丸住「はい,この資格は非常に役立つんです。店頭に,『当店にはこれだけの家電アドバイザーがいます』と顔写真の一覧を設置しています。また,アドバイザーは資格証を首から提げていますので,お客様からも一目瞭然です。資格を持っているスタッフのもとには自然とお客様が集まります。お客様からの信用度が違うからです。だから資格を持っていないスタッフは自分も取得しようと奮起して勉強します。するとスタッフのレベルは上がり,お客様に満足いただける接客ができるようになる。つまり,お客様にとっても社員にとってもよい資格なんです。」

── お客様への適切なアドバイスは,重要ですね。
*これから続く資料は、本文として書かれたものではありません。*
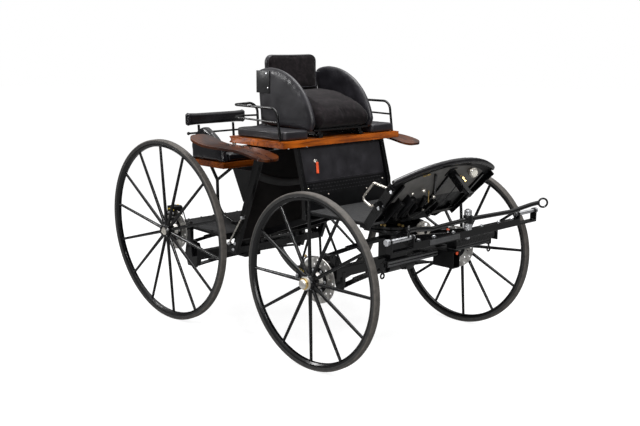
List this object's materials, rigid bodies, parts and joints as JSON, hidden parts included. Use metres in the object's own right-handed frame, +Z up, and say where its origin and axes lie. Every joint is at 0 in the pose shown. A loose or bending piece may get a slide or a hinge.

もう少し広く考えれば,省エネ型の家電の普及推進に際しても,これは日本のエネルギー問題と密接なかかわりがあり,環境問題やエネルギー問題と省エネ型家電との関係など,一般の方々の意識をより高めていく企業側の努力も必要になる時代かと思います。

丸住「そうですね,家電量販店として,これから大切なのは,情報発信だと思います。環境にやさしい生活やエコロジーを考えたときに,お客様は具体的にどのような貢献ができるのか,例えば,どの製品を購入することが結果的に環境にやさしい生活になるのかをお伝えすることが家電販売店の役割だと思います。たとえば冷蔵庫は,電気代が10年前に比べて半分以下になっています。消費電力が少ないということは,それだけ環境にやさしいということです。また電化製品の中には環境に配慮した素材を使った商品や,リサイクル時のことまで考えて作られた製品がたくさんあります。こうした情報をお伝えし,適切な製品をご提案することで,お客様の意識が高まり,環境にやさしい電化製品が普及し,環境問題が改善されていく。そういう意味で,私たち家電販売店の役割は非常に重要であると考えています。」

── 家電製品は生活必需品ですが,その中身は専門的で素人がみてもわかりません。省エネ家電のメリットを一般の方々にもわかるように伝えていくことは,これからますます重要になってくると思います。とくに省エネ家電は,普通の製品と何がちがうか見えにくいですから。

丸住「おっしゃるとおりです。的確な商品説明やご提案ができなければ,お客様は価格だけで判断されますから,付加価値の高い(環境にやさしい)商品は売れません。そんなお店は安いものしか売れず,結果的に利益も増えなくて,淘汰されていくのだと思います。逆に,環境への取り組みなどプラスアルファの付加価値がお客様に説明できる店は,結果的に利益が出て発展していくんじゃないかと思います。」

── いまの時代は,経済面でも環境面でも,何が中長期的にみてよいのか,適確なアドバイスをもとに一般の方々が判断することが大切なのでしょうね。